Dans toutes les places qu’il occupa, son but constant fut d’en remplir les devoirs avec le zèle le plus parfait. Peut-être m’est-il permis d’insister sur ce point, à moi qu’il a longtemps et si puissamment secondé, lorsque j’avais l’honneur de diriger l’école Polytechnique ; c’est là surtout que j’ai pu juger de son désir ardent d’éclairer la jeunesse, et de former de bons citoyens pour la patrie. J’aime à le dire, il ne se bornait pas à orner l’esprit de ses élèves de connaissances littéraires, il s’attachait aussi à perfectionner leur âme, à former leur moralité, à leur inculquer des sentiments d’honneur et de vertu. En voyant toute cette noble jeunesse entourer aujourd’hui son cercueil, il reçoit la plus douce des récompenses.
Après soixante-quatorze ans d’une vie laborieuse et irréprochable, nous venons de perdre, hélas ! cet homme de bien, cet écrivain célèbre, qui n’inspira jamais que de l’estime, de la bienveillance, de l’affection, à ses proches, à ses collègues, à la France entière. C’en est fait ; désormais nous ne l’entendrons plus, nous ne le verrons plus. Andrieux est allé rejoindre Ducis, Picard et Collin d’Harleville, ces amis si chers, dont il parle dans ses ouvrages avec la sensibilité la plus touchante. Ainsi s’éclaircissent chaque jour les rangs de cette génération littéraire qui a continué pour la France la gloire et l’éclat du dix-huitième siècle.
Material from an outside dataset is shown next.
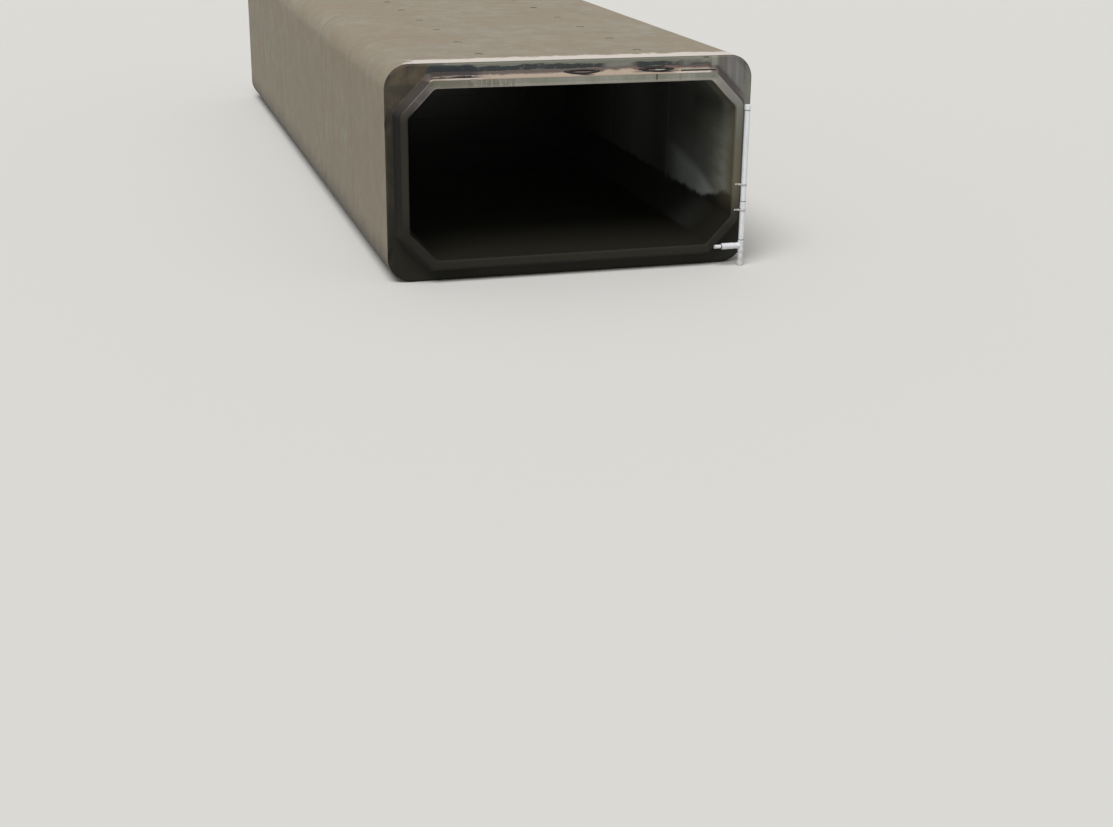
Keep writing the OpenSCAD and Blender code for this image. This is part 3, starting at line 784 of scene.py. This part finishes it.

Andrieux, mon vieil ami, j’avais toujours espéré que tu répandrais quelques fleurs sur ma tombe, et moi je ne puis verser sur la tienne qu’un tribut de larmes et de regrets. Tu n’avais, il est vrai, nul besoin de nos éloges ; mais c’est une dernière consolation pour ceux qui t’ont connu, qui t’ont aimé, de rappeler, à l’aspect de ton cercueil, toutes les qualités qui honorèrent ta vie, et qui nous rendront à jamais inconsolables de ta perte.